Universal hashing performs worse than modulo hashing, what is wrong?

304 views Asked by At

In case you are not familiar with universal hashing, it's mainly an attempt to guarantee a low number of collisions (as opposed, say with using plain old modulo), using some rather simple math involving randomness. The problem is it doesn't work for me:

size_t hash_modulo(const int value) {
    return (size_t) (value % TABLE_SIZE);
}

// prime 491 is used because its > 128, which is the size of the hash table
size_t hash_universal(const int value) {
    const size_t a = (size_t) (rand() % 491 + 1);
    const size_t b = (size_t) (rand() % 491);
    //printf("a: %zu, b:%zu\n", a, b);
    return ((a * value + b) % 491) % TABLE_SIZE;
}

I test modulo hashing first and determine the longest chain length (chain length means a hash bucket size):

size_t get_max_chain_length(int input[TABLE_SIZE], size_t (*hash_function)(const int)) {
    HashTable *hash_table = hash_table_create(hash_function);
    if (!hash_table) {
        return 0;
    }

    for (size_t i = 0; i < TABLE_SIZE; ++i) {
        hash_table_add(hash_table, input[i]);
    }

    size_t maximum_chain_length = 0;
    for (int j = 0; j < TABLE_SIZE; ++j) {
        const size_t length = length_of_(hash_table->rows[j]);
        maximum_chain_length = (length > maximum_chain_length) ? length : maximum_chain_length;
    }

    //hash_table_print(hash_table);
    hash_table_destroy(hash_table);

    return maximum_chain_length;
}

I pick one of the inputs which led to a really big chain (id est one which performs bad using plain modulo) and throw this one against universal hashing. Universal hashing uses randomness so I can take a constant input and still get varying results.

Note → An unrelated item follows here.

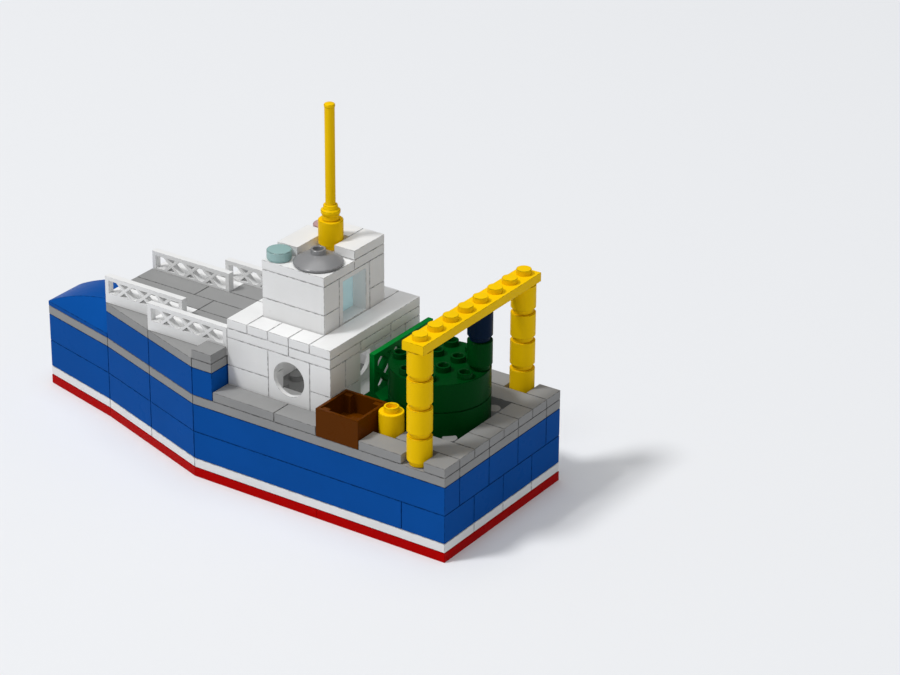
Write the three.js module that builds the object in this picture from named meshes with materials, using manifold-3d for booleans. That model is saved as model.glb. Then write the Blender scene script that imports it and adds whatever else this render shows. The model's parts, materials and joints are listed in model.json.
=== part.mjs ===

And here comes the problem. I try 100 random input arrays of size 128 each and calculate the average longest chain and the total longest chain, but both algorithms perform similar.

You can check my main in my repo.

My question is: Is that result to be expected? Does universal hashing perform not any better with input which already performed poor using modulo? Or did I just screw up my implementation (more likely).

Thanks a lot in advance!

2

There are 2 answers

3
SomeWittyUsername On

Well, why do you think modulo is bad? If the input is random and sufficiently large, the modulo should yield a uniformly distributed result. Uniform hashing (as your link states) provides protection against non-random (i.e., malicious) input, which isn't the case here.

0
Armali On

In case you are not familiar with universal hashing, it's mainly an attempt to guarantee a low number of collisions …

An "attempt to guarantee" is no guarantee.

… (as opposed, say with using plain old modulo)…

The linked article says that even simpler hash functions [using modulo] are approximately universal.

I generate random input and chose one which leads to a big bucket using modulo. Then I use exactly the same input with universal to check if the result improves. And according to the specification, the maximum chain length should at least reduce a bit.

100 random input arrays of size 128 each aren't a particularly large input. I ran the program from your repo eight times; in five of those runs, your universal hashing reduced the "Average maximum chain length" by around 10 %; in three runs, your universal hashing increased the "Average maximum chain length" by a similar amount. I notice that the maximum chain length with universal hashing is constant within each run.

To sum up, there's no guarantee that one hash method is always better than another, and your universal hashing seems to keep its performance promise yet by being better more often than not.